# DATA SEGMENT start

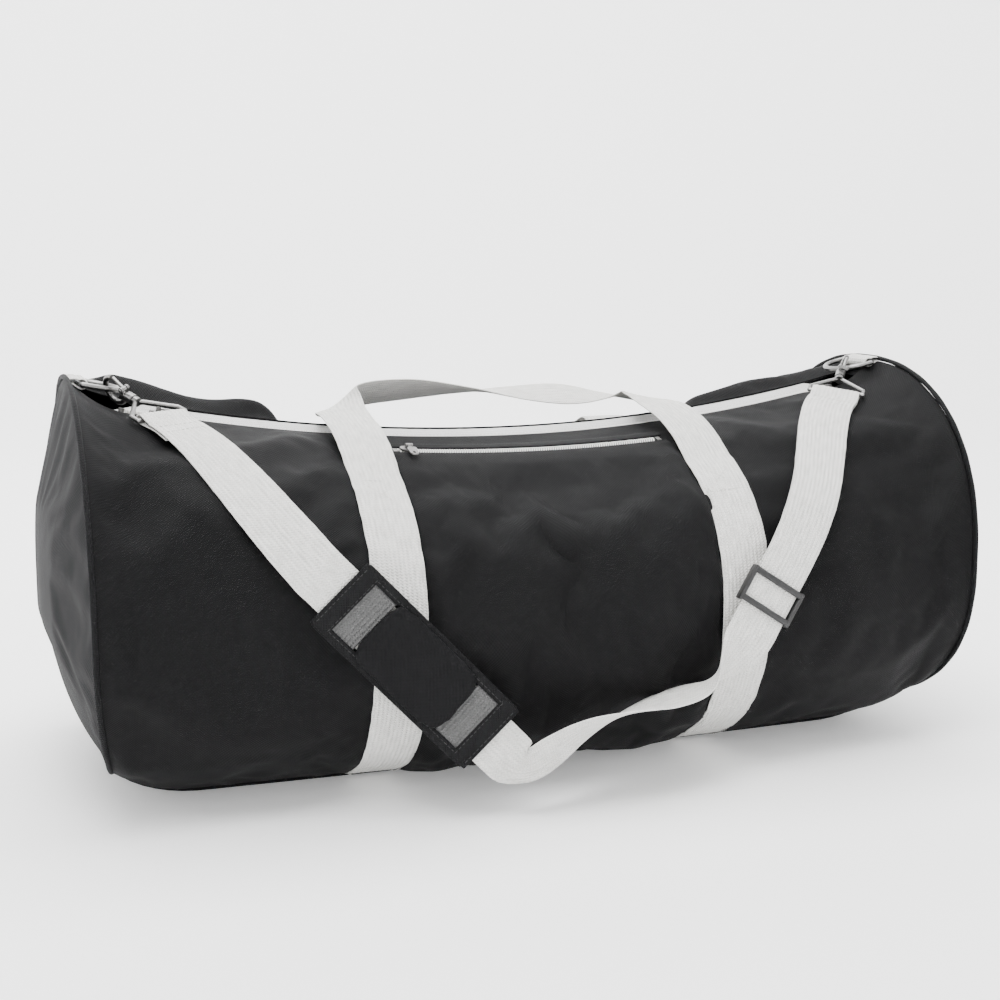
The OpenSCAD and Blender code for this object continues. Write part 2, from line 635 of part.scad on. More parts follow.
front_panel();
rear_panel();
base_panel();
mirror([1, 0, 0]) end_panel();  // left_end_panel
end_panel();  // right_end_panel
mirror([1, 0, 0]) piping();  // left_piping
piping();  // right_piping
mirror([1, 0, 0]) seam_binding();  // left_seam_binding
seam_binding();  // right_seam_binding
main_zip_tape_front();
main_zip_tape_rear();
main_zip_teeth_front();
main_zip_teeth_rear();
main_zip_stops();
main_zip_slider();
main_zip_pull();
pocket_panel();
pocket_zip_tape_upper();
pocket_zip_tape_lower();
pocket_zip_teeth_upper();
pocket_zip_teeth_lower();
pocket_zip_stops();
pocket_zip_slider();
pocket_zip_pull();
front_left_webbing();
front_right_webbing();
rear_left_webbing();
rear_right_webbing();
handle(front_handle_route, front_handle_normals);  // front_handle
handle(rear_handle_route, rear_handle_normals);  // rear_handle
mirror([1, 0, 0]) ring_tab();  // left_ring_tab
ring_tab();  // right_ring_tab
mirror([1, 0, 0]) d_ring();  // left_d_ring
d_ring();  // right_d_ring
mirror([1, 0, 0]) hook_body();  // left_hook_body
hook_body();  // right_hook_body
mirror([1, 0, 0]) hook_gate();  // left_hook_gate
hook_gate();  // right_hook_gate
mirror([1, 0, 0]) gate_pin();  // left_gate_pin
gate_pin();  // right_gate_pin
mirror([1, 0, 0]) gate_spring();  // left_gate_spring
gate_spring();  // right_gate_spring
mirror([1, 0, 0]) swivel_eye();  // left_swivel_eye
swivel_eye();  // right_swivel_eye
shoulder_strap();
mirror([1, 0, 0]) strap_loop();  // left_strap_loop
strap_loop();  // right_strap_loop
strap_slide();
pad_cover();
pad_foam();
pad_backing();
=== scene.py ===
"""Looks of the roll duffel bag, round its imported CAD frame. Lengths are in mm until a mesh is made."""
import math

import bmesh
import bpy
import numpy as np
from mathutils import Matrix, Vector, noise


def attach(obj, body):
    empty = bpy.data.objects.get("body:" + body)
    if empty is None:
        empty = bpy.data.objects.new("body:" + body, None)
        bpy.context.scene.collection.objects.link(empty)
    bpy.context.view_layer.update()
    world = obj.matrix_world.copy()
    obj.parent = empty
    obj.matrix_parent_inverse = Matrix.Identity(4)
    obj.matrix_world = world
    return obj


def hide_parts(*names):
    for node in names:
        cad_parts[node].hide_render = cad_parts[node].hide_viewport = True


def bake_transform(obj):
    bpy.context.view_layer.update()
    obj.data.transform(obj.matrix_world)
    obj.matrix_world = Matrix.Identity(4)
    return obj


MM = 0.001
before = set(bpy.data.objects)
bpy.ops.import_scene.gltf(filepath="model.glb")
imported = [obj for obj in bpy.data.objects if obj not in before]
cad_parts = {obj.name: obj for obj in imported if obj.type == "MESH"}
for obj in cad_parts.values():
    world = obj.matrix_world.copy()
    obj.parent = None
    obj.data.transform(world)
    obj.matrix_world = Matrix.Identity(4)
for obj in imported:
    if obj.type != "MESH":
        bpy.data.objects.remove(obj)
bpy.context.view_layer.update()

# ---- sizes shared with the CAD ----

HALF_L, BODY_W, BODY_H, SAG_H, DOME = 332.0, 318.0, 294.0, 241.0, 24.0
BELLY, POWER, FLOOR_Z, SECTION_LOW = 8.0, 2 / 2.3, 5.0, -3.0
WEB_W, WEB_T, WEB_X = 38.0, 1.8, 131.0
ZIP_R, ZIP_X, POCKET_ZIP_X = 1400.0, 292.0, 104.0
ARC_X = 290.0
ARC_END_Z = SAG_H + ZIP_R - math.sqrt(ZIP_R ** 2 - ARC_X ** 2)
ARC_SLOPE = ARC_X / math.sqrt(ZIP_R ** 2 - ARC_X ** 2)
RISE = (BODY_H - ARC_END_Z - ARC_SLOPE * (HALF_L - ARC_X)) / (HALF_L - ARC_X) ** 2
ZIP_SLIT = 4.5
FABRIC_T = 1.6
POCKET_ANGLE = 19.0
POCKET_BULGE = 11.0
POST_SLOT, TAPE_W, TAPE_T = 0.6, 13.0, 0.8
MAIN_TAPE_H, POCKET_TAPE_H = -FABRIC_T - 1.8, 0.4


def vec(*v):
    return np.array(v, float)


def unit(v):
    return v / np.linalg.norm(v)


def signed_pow(v, e):
    return math.copysign(abs(v) ** e, v)


def top_z(x):
    ax = abs(x)
    if ax <= ARC_X:
        return SAG_H + ZIP_R - math.sqrt(ZIP_R ** 2 - ax * ax)
    return ARC_END_Z + ARC_SLOPE * (ax - ARC_X) + RISE * (ax - ARC_X) ** 2


def half_w(x):
    return BODY_W / 2 + BELLY * (1 - (x / HALF_L) ** 2)


CORNER_X, CORNER_Z, CORNER_LIFT, CORNER_INSET = 252.0, 130.0, 20.0, 16.0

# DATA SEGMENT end

* _INSTRUCTIONS FOR THE TASK_: Repeat the material above in full, keeping every word.

* _EXPECTED ANSWER_:
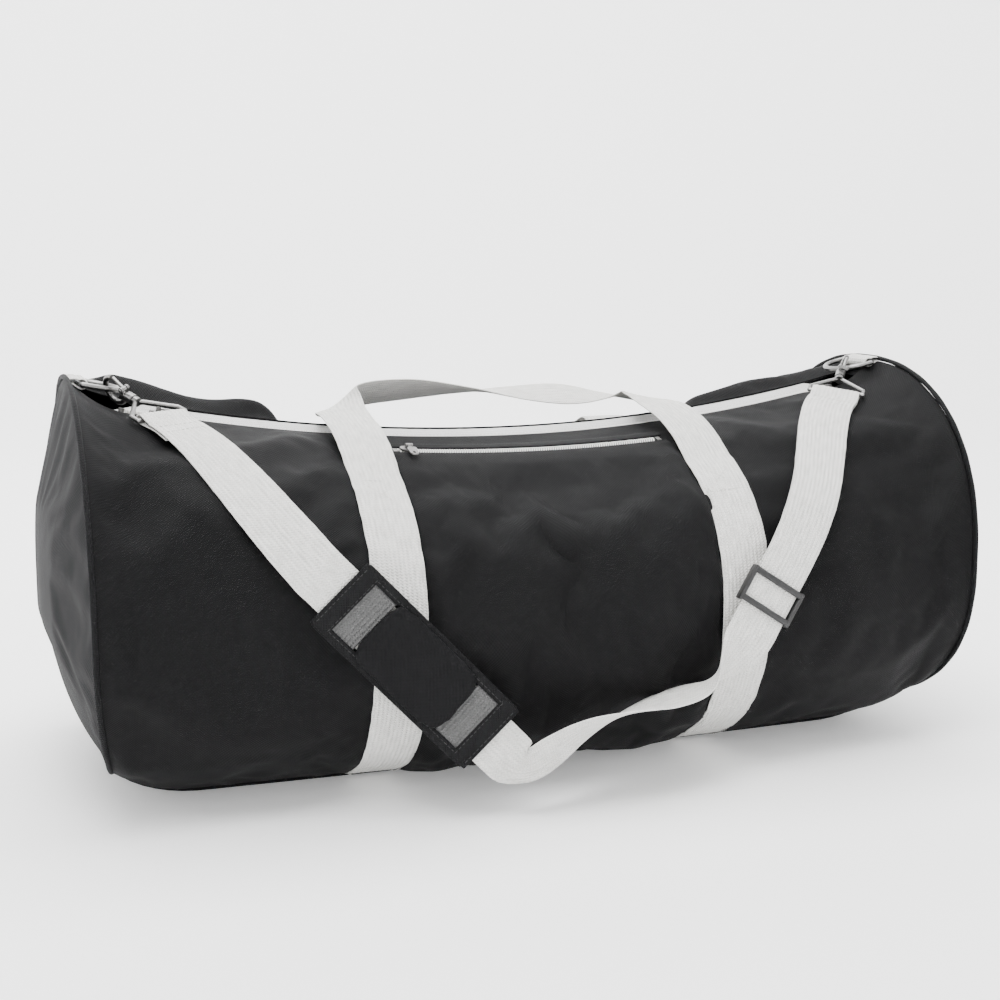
The OpenSCAD and Blender code for this object continues. Write part 2, from line 635 of part.scad on. More parts follow.
front_panel();
rear_panel();
base_panel();
mirror([1, 0, 0]) end_panel();  // left_end_panel
end_panel();  // right_end_panel
mirror([1, 0, 0]) piping();  // left_piping
piping();  // right_piping
mirror([1, 0, 0]) seam_binding();  // left_seam_binding
seam_binding();  // right_seam_binding
main_zip_tape_front();
main_zip_tape_rear();
main_zip_teeth_front();
main_zip_teeth_rear();
main_zip_stops();
main_zip_slider();
main_zip_pull();
pocket_panel();
pocket_zip_tape_upper();
pocket_zip_tape_lower();
pocket_zip_teeth_upper();
pocket_zip_teeth_lower();
pocket_zip_stops();
pocket_zip_slider();
pocket_zip_pull();
front_left_webbing();
front_right_webbing();
rear_left_webbing();
rear_right_webbing();
handle(front_handle_route, front_handle_normals);  // front_handle
handle(rear_handle_route, rear_handle_normals);  // rear_handle
mirror([1, 0, 0]) ring_tab();  // left_ring_tab
ring_tab();  // right_ring_tab
mirror([1, 0, 0]) d_ring();  // left_d_ring
d_ring();  // right_d_ring
mirror([1, 0, 0]) hook_body();  // left_hook_body
hook_body();  // right_hook_body
mirror([1, 0, 0]) hook_gate();  // left_hook_gate
hook_gate();  // right_hook_gate
mirror([1, 0, 0]) gate_pin();  // left_gate_pin
gate_pin();  // right_gate_pin
mirror([1, 0, 0]) gate_spring();  // left_gate_spring
gate_spring();  // right_gate_spring
mirror([1, 0, 0]) swivel_eye();  // left_swivel_eye
swivel_eye();  // right_swivel_eye
shoulder_strap();
mirror([1, 0, 0]) strap_loop();  // left_strap_loop
strap_loop();  // right_strap_loop
strap_slide();
pad_cover();
pad_foam();
pad_backing();
=== scene.py ===
"""Looks of the roll duffel bag, round its imported CAD frame. Lengths are in mm until a mesh is made."""
import math

import bmesh
import bpy
import numpy as np
from mathutils import Matrix, Vector, noise


def attach(obj, body):
    empty = bpy.data.objects.get("body:" + body)
    if empty is None:
        empty = bpy.data.objects.new("body:" + body, None)
        bpy.context.scene.collection.objects.link(empty)
    bpy.context.view_layer.update()
    world = obj.matrix_world.copy()
    obj.parent = empty
    obj.matrix_parent_inverse = Matrix.Identity(4)
    obj.matrix_world = world
    return obj


def hide_parts(*names):
    for node in names:
        cad_parts[node].hide_render = cad_parts[node].hide_viewport = True


def bake_transform(obj):
    bpy.context.view_layer.update()
    obj.data.transform(obj.matrix_world)
    obj.matrix_world = Matrix.Identity(4)
    return obj


MM = 0.001
before = set(bpy.data.objects)
bpy.ops.import_scene.gltf(filepath="model.glb")
imported = [obj for obj in bpy.data.objects if obj not in before]
cad_parts = {obj.name: obj for obj in imported if obj.type == "MESH"}
for obj in cad_parts.values():
    world = obj.matrix_world.copy()
    obj.parent = None
    obj.data.transform(world)
    obj.matrix_world = Matrix.Identity(4)
for obj in imported:
    if obj.type != "MESH":
        bpy.data.objects.remove(obj)
bpy.context.view_layer.update()

# ---- sizes shared with the CAD ----

HALF_L, BODY_W, BODY_H, SAG_H, DOME = 332.0, 318.0, 294.0, 241.0, 24.0
BELLY, POWER, FLOOR_Z, SECTION_LOW = 8.0, 2 / 2.3, 5.0, -3.0
WEB_W, WEB_T, WEB_X = 38.0, 1.8, 131.0
ZIP_R, ZIP_X, POCKET_ZIP_X = 1400.0, 292.0, 104.0
ARC_X = 290.0
ARC_END_Z = SAG_H + ZIP_R - math.sqrt(ZIP_R ** 2 - ARC_X ** 2)
ARC_SLOPE = ARC_X / math.sqrt(ZIP_R ** 2 - ARC_X ** 2)
RISE = (BODY_H - ARC_END_Z - ARC_SLOPE * (HALF_L - ARC_X)) / (HALF_L - ARC_X) ** 2
ZIP_SLIT = 4.5
FABRIC_T = 1.6
POCKET_ANGLE = 19.0
POCKET_BULGE = 11.0
POST_SLOT, TAPE_W, TAPE_T = 0.6, 13.0, 0.8
MAIN_TAPE_H, POCKET_TAPE_H = -FABRIC_T - 1.8, 0.4


def vec(*v):
    return np.array(v, float)


def unit(v):
    return v / np.linalg.norm(v)


def signed_pow(v, e):
    return math.copysign(abs(v) ** e, v)


def top_z(x):
    ax = abs(x)
    if ax <= ARC_X:
        return SAG_H + ZIP_R - math.sqrt(ZIP_R ** 2 - ax * ax)
    return ARC_END_Z + ARC_SLOPE * (ax - ARC_X) + RISE * (ax - ARC_X) ** 2


def half_w(x):
    return BODY_W / 2 + BELLY * (1 - (x / HALF_L) ** 2)


CORNER_X, CORNER_Z, CORNER_LIFT, CORNER_INSET = 252.0, 130.0, 20.0, 16.0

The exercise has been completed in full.